Slightly more profitable with a languid disco insouciance, European Soul is a bit lost in the crowd. Her piano man even helps her out when she's got no wandering chorus to snore to us.

Recharging the same batteries used for the electrifying rampage of Stranger, Stone ripples with a ripped and ribbed bass. Kim sings as if tasting stars in the sky, I just love how stylish she sounds during the bridges. Declaring 'cos this is our time' sentiments attracts all my attention and eats away all my cares.

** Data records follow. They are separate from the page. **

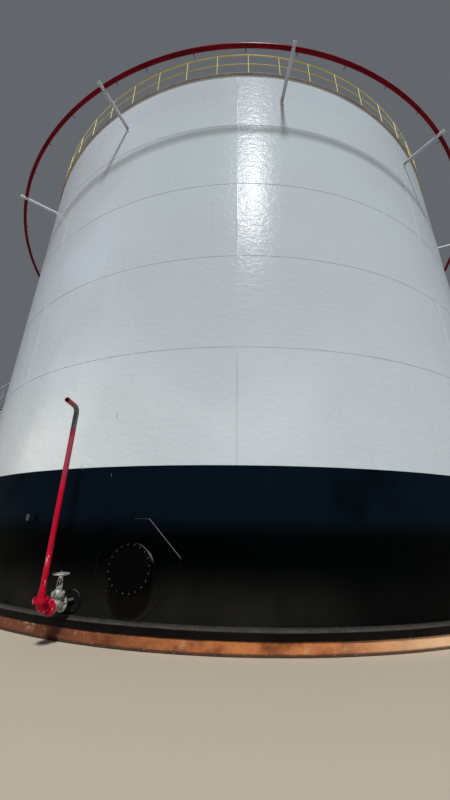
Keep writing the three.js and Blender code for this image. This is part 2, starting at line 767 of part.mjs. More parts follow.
function stringer(from, to, innerR) {
  const steps = Math.round(to - from);
  return wrapped(steps, (column, outer, upper) => {
    const step = to - (column / steps) * (to - from);
    const radius = outer ? innerR + STRINGER_PLATE : innerR;
    return stairPoint(step, radius, upper ? STRINGER_ABOVE : -STRINGER_BELOW);
  });
}

function tread(number, lap) {
  const bite = STRINGER_PLATE / 2;
  const top = (number + 1) * rise;
  return wrapped(1, (column, outer, upper) => {
    const step = column === 1 ? number : number + 1 + lap;
    const radius = outer ? STRINGER_OUT_R - STRINGER_PLATE + bite : STRINGER_IN_R + STRINGER_PLATE - bite;
    return polar(radius, stairAzimuth(step), upper ? top : top - TREAD);
  });
}

// An upright plate that stands out of the shell, from [distance outwards, height] pairs
function gusset(points, azimuth) {
  const plate = new THREE.ExtrudeGeometry(outline(points), { depth: BRACKET_PLATE, bevelEnabled: false });
  plate.translate(0, 0, -BRACKET_PLATE / 2).rotateX(Math.PI / 2).rotateZ(-Math.PI / 2);
  const foot = polar(SHELL_R, azimuth, 0);
  return plate.rotateZ(radians(azimuth)).translate(foot.x, foot.y, 0);
}

// A bracket from a corner of the shell to the inner stringer
function stairBracket(azimuth) {
  const step = (STAIR_START_AZ - azimuth) / pitch;
  const top = step * rise + STRINGER_ABOVE / 2;
  const reach = STRINGER_IN_R - SHELL_R + STRINGER_PLATE / 2;
  const nose = top - BRACKET_DEPTH / 2;
  return gusset([[GAP, top - BRACKET_DEPTH], [reach, nose], [reach, top], [GAP, top]], azimuth);
}

function flight(index) {
  const from = index * FLIGHT_STEPS;
  const to = Math.min(from + FLIGHT_STEPS, RISERS - 1);
  const clear = THREE.MathUtils.radToDeg(PLATE_GAP / STRINGER_IN_R) / pitch;
  const pieces = [
    stringer(from, to - clear, STRINGER_IN_R),
    stringer(from, to - clear, STRINGER_OUT_R - STRINGER_PLATE),
  ];
  for (let n = from; n < to; n++) {
    pieces.push(tread(n, n === to - 1 ? -clear : TREAD_LAP));
  }
  const lowest = stairAzimuth(to);
  const highest = stairAzimuth(from);
  for (let n = 0; n < BRACKETS; n++) {
    const azimuth = BRACKET_FIRST_AZ - n * BRACKET_EVERY_DEG;
    if (azimuth > lowest + pitch && azimuth < highest - pitch) {
      pieces.push(stairBracket(azimuth));
    }
  }
  return surface(fuse(pieces));
}

function stairRail(index) {
  const last = index === flights - 1;
  const from = index * FLIGHT_STEPS + 0.5;
  const to = Math.min((index + 1) * FLIGHT_STEPS, RISERS - 1) + (last ? 0 : STAIR_RAIL_OVERRUN);
  const flat = STAIR_TUBE_R * SQUARE_SHARE * Math.cos(Math.PI / RAIL_SIDES);
  const radius = STRINGER_OUT_R + GAP + flat;
  const pieces = [];
  for (let step = from + 0.5; step < to; step += STAIR_POST_EVERY) {
    const level = (step + 1) * rise;
    pieces.push(post(radius, stairAzimuth(step), level - STAIR_POST_BELOW, level + STAIR_RAIL, STAIR_TUBE_R));
  }
  for (const height of [STAIR_RAIL, STAIR_MID_RAIL]) {
    const zFrom = (from + 1) * rise + height;
    const zTo = (to + 1) * rise + height;
    const path = new RoundPath(radius, stairAzimuth(from), stairAzimuth(to), zFrom, zTo);
    pieces.push(rail(path, STAIR_TUBE_R, STAIR_RAIL_STEPS));
  }
  return surface(fuse(pieces));
}

// Landing at the top of the stair, on two brackets
const landingFrom = STAIR_START_AZ - STAIR_SWEEP + pitch * PLATFORM_LAP;
const landingTo = landingFrom - PLATFORM_DEG;

function landingBracket(azimuth) {
  const top = topLevel - PLATFORM_DEPTH + 2;
  const reach = STRINGER_OUT_R - SHELL_R - PLATFORM_EDGE;
  const points = [[GAP, top - PLATFORM_KNEE], [reach, top - PLATFORM_NOSE], [reach, top], [GAP, top]];
  return gusset(points, azimuth);
}

function landing() {
  const under = topLevel - PLATFORM_DEPTH;
  const deck = wall(landingTo, landingFrom, PLATFORM_IN_R, STRINGER_OUT_R, under, topLevel);
  return surface(fuse([deck, landingBracket(ENTRY_AZ), landingBracket(ENTRY_AZ - FLAT_DEG)]));
}

function landingRail() {
  const radius = STRINGER_OUT_R - LANDING_POST_INSET;
  const start = landingFrom - LANDING_FIRST_POST;
  const end = landingTo + LANDING_LAST_POST;
  const middle = landingTo + LANDING_MID_POST;
  const pieces = [];
  for (const [r, azimuth] of [[radius, start], [radius, middle], [radius, end], [LANDING_GATE_R, end]]) {
    pieces.push(post(r, azimuth, topLevel + GAP, topLevel + RAIL_HEIGHT, STAIR_TUBE_R));
  }
  for (const height of [RAIL_HEIGHT, MID_RAIL_HEIGHT]) {
    const z = topLevel + height;
    pieces.push(rail(new RoundPath(radius, start, end, z, z), STAIR_TUBE_R, 3));
    pieces.push(bar(STAIR_TUBE_R, polar(radius, end, z), polar(LANDING_GATE_R, end, z), RAIL_SIDES));
  }
  return surface(fuse(pieces));
}

// Colours and finishes

const finishes = {
  concrete: { color: 0xa4572e, roughness: 0.9, metalness: 0 },
  bitumen: { color: 0x2a2a2a, roughness: 0.75, metalness: 0 },
  blackPaint: { color: 0x121316, roughness: 0.35, metalness: 0 },
  whitePaint: { color: 0xd6dde2, roughness: 0.3, metalness: 0 },
  anglePaint: { color: 0xb9b3ae, roughness: 0.5, metalness: 0 },
  yellowPaint: { color: 0xd9bf2c, roughness: 0.45, metalness: 0 },
  redPaint: { color: 0xb0122e, roughness: 0.35, metalness: 0 },
  darkRedPaint: { color: 0x8c1420, roughness: 0.4, metalness: 0 },
  galvanised: { color: 0x9ba09f, roughness: 0.5, metalness: 0.7 },
  castIron: { color: 0xb3b0a6, roughness: 0.6, metalness: 0.4 },
  steelRod: { color: 0x8d8f90, roughness: 0.35, metalness: 0.9 },
};

const tank = new THREE.Group();

function add(name, geometry, finish, place = {}) {
  const mesh = new THREE.Mesh(geometry, new THREE.MeshStandardMaterial(finishes[finish]));
  mesh.name = name;
  if (place.azimuth !== undefined) {
    mesh.position.copy(polar(place.radius, place.azimuth, place.z));
    mesh.rotation.z = radians(place.azimuth);
  }
  tank.add(mesh);
}

add('ring_wall', ringWall(), 'concrete');
add('kerb', kerb(), 'bitumen');
add('bottom_plate', bottomPlate(), 'blackPaint');
for (let n = 0; n < STAVES; n++) {
  add(`black_course_${n + 1}`, bandStave(n), 'blackPaint');
  add(`shell_${n + 1}`, upperStave(n), 'whitePaint');
}
add('top_angle', topAngle(), 'anglePaint');
add('roof', coneRoof(), 'whitePaint');
add('roof_vent', roofVent(), 'whitePaint');
for (let n = 0; n < RAIL_PANELS; n++) {
  add(`roof_rail_${n + 1}`, roofRailPanel(n), 'yellowPaint');
}
for (let n = 0; n < RING_NODES; n++) {
  add(`spray_ring_${n + 1}`, ringQuarter(n), 'darkRedPaint');
}
for (let n = 0; n < ARMS; n++) {
  const azimuth = ARM_FIRST_AZ + (n * FULL_TURN) / ARMS;
  add(`ring_arm_${n + 1}`, ringArm(), 'galvanised', { azimuth, radius: SHELL_R, z: armTop });
}

const manwayPlace = { azimuth: MANWAY_AZ, radius: SHELL_R, z: MANWAY_Z };
add('manway_pad', manwayPad(), 'blackPaint');
add('manway_neck', manwayNeck(), 'blackPaint', manwayPlace);
add('manway_cover', manwayCover(), 'blackPaint', manwayPlace);

const outletPlace = { azimuth: VALVE_AZ, radius: SHELL_R, z: VALVE_Z };
const stemPlace = { azimuth: VALVE_AZ, radius: SHELL_R + valveMiddle, z: VALVE_Z };
const riserPlace = { azimuth: VALVE_AZ, radius: SHELL_R + riserOut, z: VALVE_Z };
add('outlet_pad', outletPad(), 'blackPaint');
add('outlet_nozzle', outletNozzle(), 'blackPaint', outletPlace);
add('valve_body', valveBody(), 'castIron', outletPlace);
add('valve_bonnet', valveBonnet(), 'castIron', outletPlace);
add('valve_stem', valveStem(), 'steelRod', stemPlace);
add('valve_handwheel', valveWheel(), 'castIron', stemPlace);
add('riser_elbow', redElbow(), 'redPaint', outletPlace);
add('riser', riser(), 'redPaint', outletPlace);
add('riser_bend', greyBend(), 'galvanised', riserPlace);
add('run_stub', runStub(), 'redPaint', riserPlace);

for (let n = 0; n < flights; n++) {
  add(`stair_flight_${n + 1}`, flight(n), 'galvanised');
  add(`stair_rail_${n + 1}`, stairRail(n), 'galvanised');
}
add('stair_landing', landing(), 'galvanised');
add('landing_rail', landingRail(), 'galvanised');

export default tank;
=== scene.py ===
import math

import bmesh
import bpy
import numpy as np
from mathutils import Matrix, Vector


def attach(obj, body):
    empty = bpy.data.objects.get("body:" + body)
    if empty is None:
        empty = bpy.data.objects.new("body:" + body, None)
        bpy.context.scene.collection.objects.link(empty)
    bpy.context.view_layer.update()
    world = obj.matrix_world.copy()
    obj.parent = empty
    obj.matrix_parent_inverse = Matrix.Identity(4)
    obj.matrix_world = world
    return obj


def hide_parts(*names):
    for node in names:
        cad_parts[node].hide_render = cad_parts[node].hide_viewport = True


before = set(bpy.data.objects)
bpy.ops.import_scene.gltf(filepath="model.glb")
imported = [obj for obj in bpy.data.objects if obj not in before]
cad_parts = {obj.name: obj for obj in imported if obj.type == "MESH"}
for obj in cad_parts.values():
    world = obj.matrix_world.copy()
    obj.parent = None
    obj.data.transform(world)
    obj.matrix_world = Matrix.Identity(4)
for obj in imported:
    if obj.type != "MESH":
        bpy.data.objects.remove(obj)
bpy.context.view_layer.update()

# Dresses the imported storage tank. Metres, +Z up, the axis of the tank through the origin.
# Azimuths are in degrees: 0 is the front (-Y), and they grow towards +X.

TANK = "tank"
WHEEL = "handwheel"
STEM = "stem"

# Camera, fitted to the photograph
PHOTO_HEIGHT = 800
FOCAL_PIXELS = 320.6
SENSOR = 36.0
CAMERA_PLACE = (0.0, -15.331, 1.810)
CAMERA_PITCH = 21.08
CAMERA_ROLL = 0.886
CAMERA_YAW = -2.331
CAMERA_FAR = 1000

# Light, a wide lamp from the side that the photograph's light is on, and floor
LAMP_AZ = 8.7
LAMP_ELEVATION = 53.0
LAMP_STRENGTH = 2.5
LAMP_ANGLE = 7.0
LAMP_COLOUR = (0.96, 0.96, 1.0)
LAMP_AWAY = 60
STUDIO_COLOUR = (0.80, 0.85, 0.92)
STUDIO_STRENGTH = 0.19
FLOOR_COLOUR = (0.59, 0.53, 0.42)
FLOOR_ROUGHNESS = 0.9
FLOOR_SIZE = 600.0
VIEW_TRANSFORM = "Standard"
VIEW_GAMMA = 0.85
VIEW_EXPOSURE = 0.16

# Clearance between pieces that rest on each other, and how far some bolted faces are set back
GAP = 0.0003
FACE_GAP = 0.0006

# Nuts: across the flats, height, radius of the stud, and how far it stands out where that is the same
MANHOLE_NUT = (0.036, 0.017, 0.0115)
FLANGE_NUT = (0.027, 0.015, 0.009, 0.009)
BONNET_NUT = (0.024, 0.013, 0.008, 0.008)
VENT_NUT = (0.024, 0.012, 0.008, 0.010)
CLAMP_NUT = (0.019, 0.010, 0.006, 0.0)

# Ripples round the foundation and the foot weld, as pairs of size and number of turns
WALL_RIPPLES = ((0.0012, 41), (0.0009, 97), (0.0007, 173), (0.0006, 263))
CRUMBLE_RIPPLES = ((0.6, 67), (0.5, 149), (0.4, 311))
KERB_RIPPLES = ((0.0016, 13), (0.0010, 47), (0.0006, 131))
KERB_EDGE_RIPPLES = ((0.0018, 9), (0.0010, 37), (0.0007, 111))
WELD_RIPPLES = ((0.0012, 181), (0.0008, 307), (0.0006, 419))

# Foundation and bottom
RING_WALL_R = 9.655
RING_WALL_TOP = 0.205
KERB_R = 9.683
KERB_FOOT = 0.2053
KERB_EDGE_TOP = 0.322
KERB_TOP_R = 9.612
KERB_TOP = 0.340
BOTTOM_R = 9.605
BOTTOM_FOOT = 0.3403
BOTTOM_TOP = 0.3503
BOTTOM_CHAMFER = 0.002
SLAB_STEPS = 900
CHIME_STEPS = 720
FOOT_WELD_STEPS = 1440

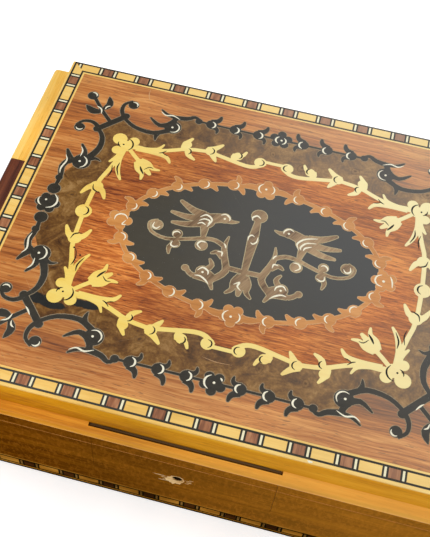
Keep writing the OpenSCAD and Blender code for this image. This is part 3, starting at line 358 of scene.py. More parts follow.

Sounding troubled and burdened by a suddel lull in solid material, Lucky Guy is a dripping ballad with arrangements that don't fully warrant much effort from the singer. Imparting trite spiritual longings to little fanfare, it is a faintly flaccid finale.

Verdict:
The album's collision of Wilde's trademark tough and pouty style with the softer material makes for an album that never loses its queasy tension. At her most instinctive and assured, Kim triumphs on the stadium-ready You Came and Stranger and even when the material dips, she delivers a credibility that such substances wouldn't deserve if sung by any other 80s any-others. Reigning in her shoulder-pad pop is brave, but politely executed sultriness is something she pulls off along with not just her bra, but also an unassuming wit and subtle sense of guessing exactly what we're all thinking when she sings that love is a four letter word, etc. Her man problems are simply more engaging when complimenting their semen volume or grimmacing reverberations about trusting strangers that's all, but altogether it's a slick and cohesively compelling collection.